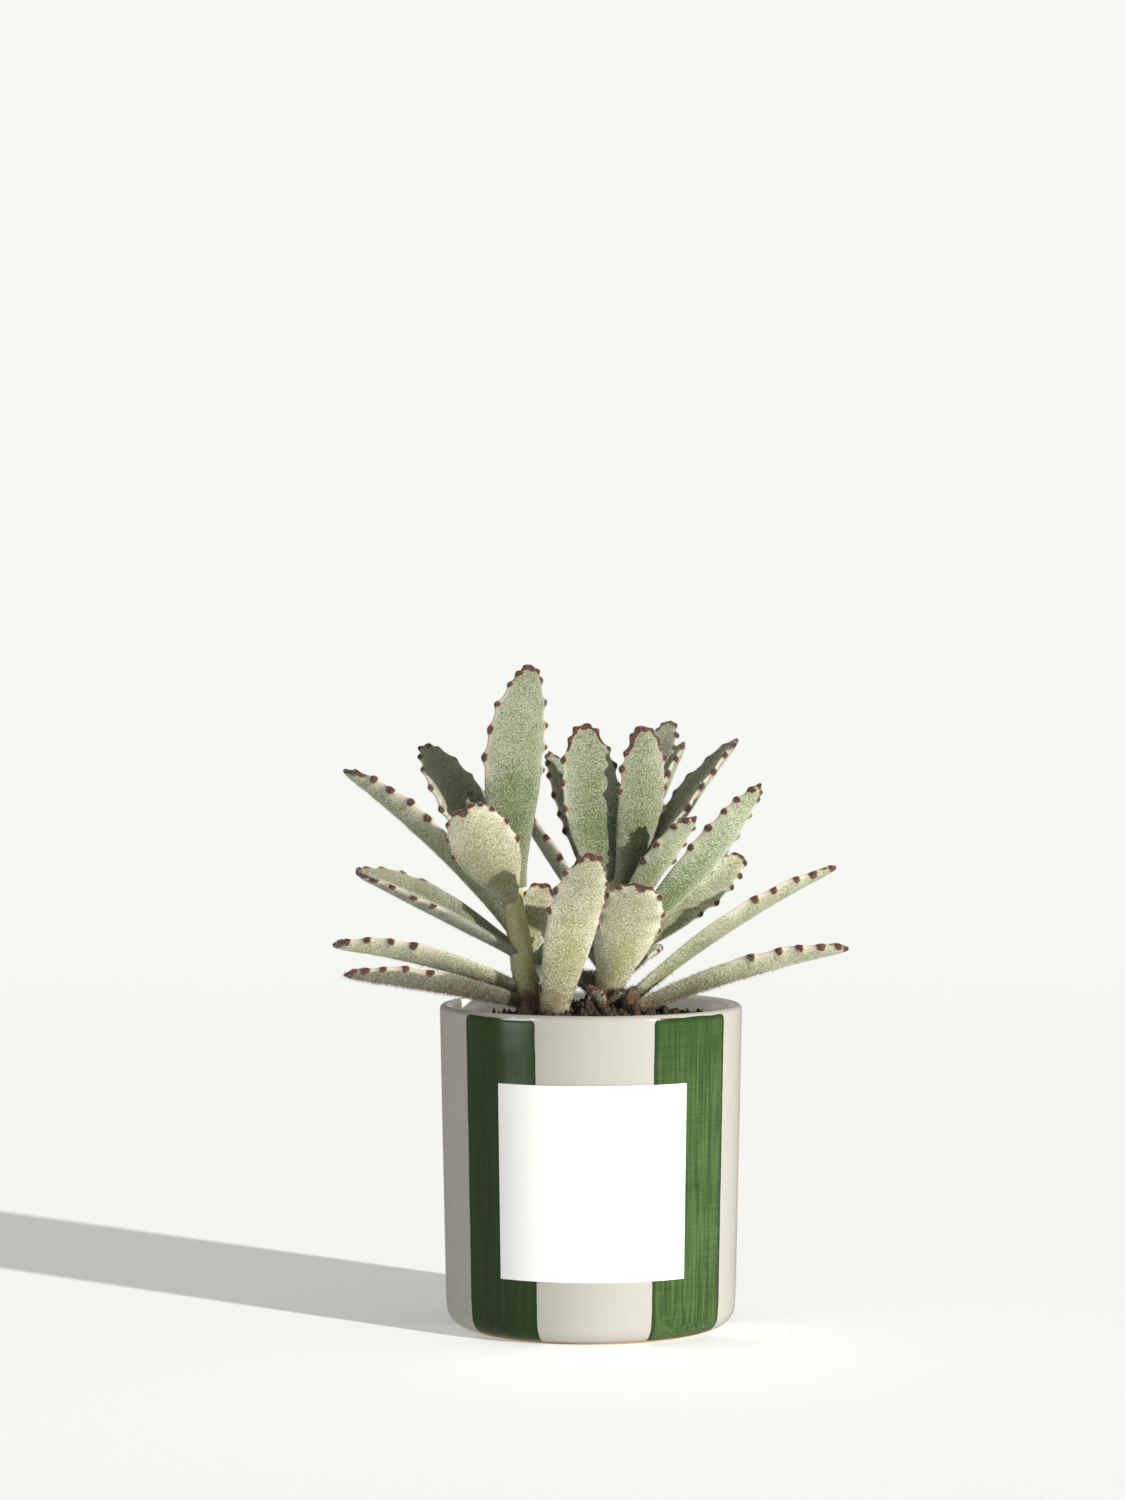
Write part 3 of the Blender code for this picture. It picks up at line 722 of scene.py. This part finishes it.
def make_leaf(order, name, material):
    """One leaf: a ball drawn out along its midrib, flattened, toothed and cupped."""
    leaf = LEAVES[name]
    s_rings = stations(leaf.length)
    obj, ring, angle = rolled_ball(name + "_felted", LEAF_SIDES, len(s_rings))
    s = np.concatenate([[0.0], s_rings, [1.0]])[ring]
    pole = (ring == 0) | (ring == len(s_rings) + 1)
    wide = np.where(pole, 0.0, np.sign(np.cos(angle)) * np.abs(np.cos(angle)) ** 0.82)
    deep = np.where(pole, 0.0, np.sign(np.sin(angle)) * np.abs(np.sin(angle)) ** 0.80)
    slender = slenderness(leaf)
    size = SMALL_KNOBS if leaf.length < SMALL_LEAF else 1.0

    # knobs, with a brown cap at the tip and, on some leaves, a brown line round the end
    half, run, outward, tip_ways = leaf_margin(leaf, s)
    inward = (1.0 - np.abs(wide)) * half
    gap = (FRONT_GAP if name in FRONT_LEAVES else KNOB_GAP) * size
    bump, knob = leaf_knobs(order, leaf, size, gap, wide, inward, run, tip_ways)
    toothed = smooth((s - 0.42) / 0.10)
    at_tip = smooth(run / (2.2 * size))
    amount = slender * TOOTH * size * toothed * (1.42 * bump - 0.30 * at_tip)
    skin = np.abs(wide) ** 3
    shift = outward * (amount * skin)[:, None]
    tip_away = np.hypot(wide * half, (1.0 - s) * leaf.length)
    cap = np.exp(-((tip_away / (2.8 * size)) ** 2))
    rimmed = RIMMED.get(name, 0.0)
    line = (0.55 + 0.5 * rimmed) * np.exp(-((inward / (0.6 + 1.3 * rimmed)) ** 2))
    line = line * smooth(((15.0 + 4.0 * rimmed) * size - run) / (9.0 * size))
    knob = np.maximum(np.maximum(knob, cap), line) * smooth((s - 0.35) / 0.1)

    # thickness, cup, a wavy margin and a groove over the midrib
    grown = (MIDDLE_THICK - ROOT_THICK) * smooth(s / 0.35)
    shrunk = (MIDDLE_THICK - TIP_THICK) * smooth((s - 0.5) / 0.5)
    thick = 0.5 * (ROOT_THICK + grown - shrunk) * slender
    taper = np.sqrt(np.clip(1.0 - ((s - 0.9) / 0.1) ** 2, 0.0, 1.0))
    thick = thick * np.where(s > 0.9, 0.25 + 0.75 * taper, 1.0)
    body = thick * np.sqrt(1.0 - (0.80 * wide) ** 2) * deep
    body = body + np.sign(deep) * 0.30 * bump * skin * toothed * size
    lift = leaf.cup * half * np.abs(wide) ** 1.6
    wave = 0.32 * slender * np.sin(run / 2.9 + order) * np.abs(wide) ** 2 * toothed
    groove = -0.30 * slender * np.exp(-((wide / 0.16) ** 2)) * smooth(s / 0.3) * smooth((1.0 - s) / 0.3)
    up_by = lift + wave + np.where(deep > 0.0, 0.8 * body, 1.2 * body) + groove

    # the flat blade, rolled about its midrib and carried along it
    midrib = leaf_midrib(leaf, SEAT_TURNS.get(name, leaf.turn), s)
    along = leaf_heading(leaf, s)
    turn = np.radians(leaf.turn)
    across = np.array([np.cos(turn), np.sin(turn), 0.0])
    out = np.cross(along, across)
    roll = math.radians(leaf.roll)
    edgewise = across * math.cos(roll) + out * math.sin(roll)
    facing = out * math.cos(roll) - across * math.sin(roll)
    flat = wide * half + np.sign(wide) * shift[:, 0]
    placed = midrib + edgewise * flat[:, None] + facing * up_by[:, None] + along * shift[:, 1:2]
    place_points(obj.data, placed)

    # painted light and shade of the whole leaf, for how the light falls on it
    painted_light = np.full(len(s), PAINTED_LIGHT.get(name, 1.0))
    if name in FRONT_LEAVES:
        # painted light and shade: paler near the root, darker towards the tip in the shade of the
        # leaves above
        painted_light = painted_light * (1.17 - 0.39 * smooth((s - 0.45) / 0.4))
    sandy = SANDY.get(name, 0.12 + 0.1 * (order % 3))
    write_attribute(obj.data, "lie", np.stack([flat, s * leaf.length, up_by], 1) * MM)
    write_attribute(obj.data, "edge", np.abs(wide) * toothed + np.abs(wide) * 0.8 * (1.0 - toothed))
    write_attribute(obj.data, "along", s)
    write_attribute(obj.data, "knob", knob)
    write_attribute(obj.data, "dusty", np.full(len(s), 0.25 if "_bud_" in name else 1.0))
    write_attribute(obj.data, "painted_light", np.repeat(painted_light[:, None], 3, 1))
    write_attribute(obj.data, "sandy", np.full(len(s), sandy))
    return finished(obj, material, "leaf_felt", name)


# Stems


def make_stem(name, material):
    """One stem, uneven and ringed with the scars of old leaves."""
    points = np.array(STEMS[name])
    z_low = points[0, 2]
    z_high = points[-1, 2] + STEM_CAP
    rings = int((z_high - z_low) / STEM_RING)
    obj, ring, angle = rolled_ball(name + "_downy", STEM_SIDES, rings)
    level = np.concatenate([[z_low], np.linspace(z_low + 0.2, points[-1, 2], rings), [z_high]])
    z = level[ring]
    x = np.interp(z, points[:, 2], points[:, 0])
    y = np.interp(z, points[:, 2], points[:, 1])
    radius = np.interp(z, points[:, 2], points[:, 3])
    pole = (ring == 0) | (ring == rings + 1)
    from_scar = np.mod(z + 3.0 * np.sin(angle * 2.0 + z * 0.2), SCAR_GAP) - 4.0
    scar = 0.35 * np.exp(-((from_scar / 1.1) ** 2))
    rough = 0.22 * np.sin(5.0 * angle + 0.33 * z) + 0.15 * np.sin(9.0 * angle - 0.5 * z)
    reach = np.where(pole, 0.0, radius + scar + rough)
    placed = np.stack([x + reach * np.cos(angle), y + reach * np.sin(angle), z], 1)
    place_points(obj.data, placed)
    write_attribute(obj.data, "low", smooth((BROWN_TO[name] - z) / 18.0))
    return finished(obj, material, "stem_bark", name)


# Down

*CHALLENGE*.
Only the lines from the beginning of the material to the line containing "size = SMALL_KNOBS" should be echoed, verbatim and in full.

*SOLUTION FOR THIS TASK*.
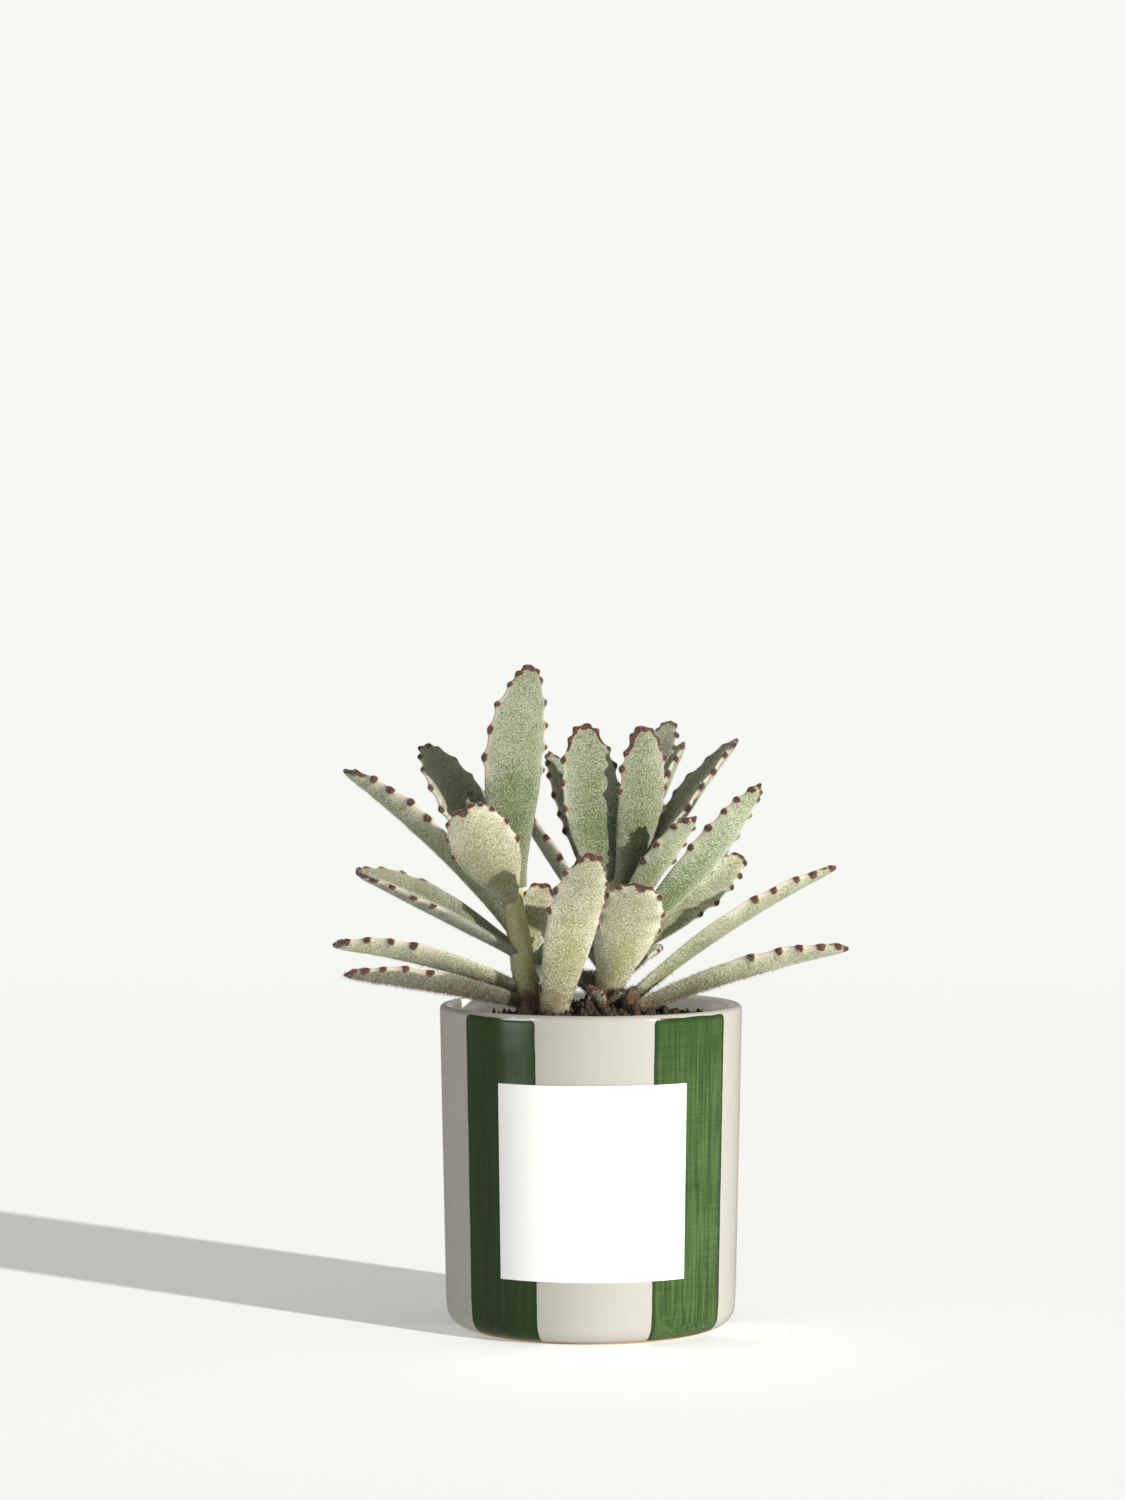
Write part 3 of the Blender code for this picture. It picks up at line 722 of scene.py. This part finishes it.
def make_leaf(order, name, material):
    """One leaf: a ball drawn out along its midrib, flattened, toothed and cupped."""
    leaf = LEAVES[name]
    s_rings = stations(leaf.length)
    obj, ring, angle = rolled_ball(name + "_felted", LEAF_SIDES, len(s_rings))
    s = np.concatenate([[0.0], s_rings, [1.0]])[ring]
    pole = (ring == 0) | (ring == len(s_rings) + 1)
    wide = np.where(pole, 0.0, np.sign(np.cos(angle)) * np.abs(np.cos(angle)) ** 0.82)
    deep = np.where(pole, 0.0, np.sign(np.sin(angle)) * np.abs(np.sin(angle)) ** 0.80)
    slender = slenderness(leaf)
    size = SMALL_KNOBS if leaf.length < SMALL_LEAF else 1.0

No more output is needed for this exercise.